Avec «Les mauvaises rencontres», on découvre le poète Claude Renard, né en 1926, qui publie un recueil d’une centaine de pages, dont la maturité poétique étonne et enchante. Livre dense que celui-ci où l’auteur met en scène son expérience de la vie et son amour de la syntaxe. Les mots y sont choisis pour leur verdeur ou leur cadence. Les hommes y sont mortels et portés par le temps, ce temps « qui monte aux chevilles » et envahit tout, de l’espace et du chant.
Utilisant la rime ou le poème en prose, l’anecdote ou la besace aux souvenirs, Claude Renard fait preuve ici d’un sens aigu de l’art poétique. Sans être précieux ou redondant, il utilise des mots charnels capables d’évoquer les rares embellies de l’inspiration avec force et talent. On sent dans ces textes un amour certain pour la formule avec, en cadeau, l’indispensable « vécu » à l’origine de chaque poème. « Des corbeaux tout à fait démodés mais bons calligraphes jettent négligemment sur la neige un brouillon de légende tout mâchuré de brume et de pluie ».

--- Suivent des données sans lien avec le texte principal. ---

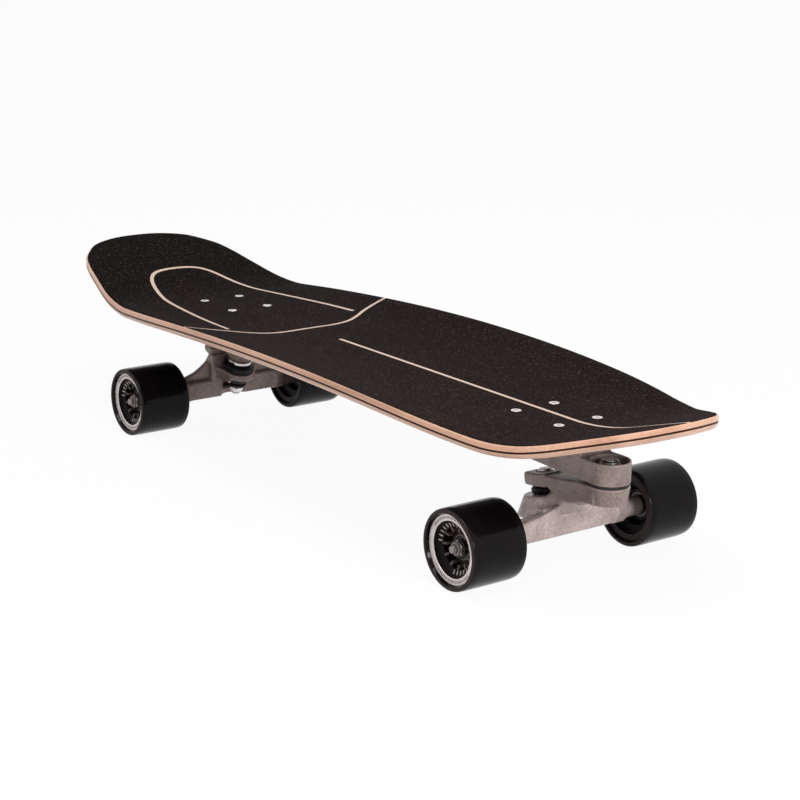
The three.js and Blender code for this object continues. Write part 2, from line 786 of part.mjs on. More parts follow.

Magritte et Ensor sont conviés à la table du poète avec cette simplicité magique que l’on accorde aux plus grands. L’humour, un humour quelque peu désenchanté, s’affirme de page en page, mais Claude Renard sait voir au-delà de l’évidence, « dans le coin droit du paysage »… «… deux amants témoins heureux du grand naufrage ».
©Jean Chatard
Note de lecture in Les Hommes sans épaules, n° 21, premier semestre 2006.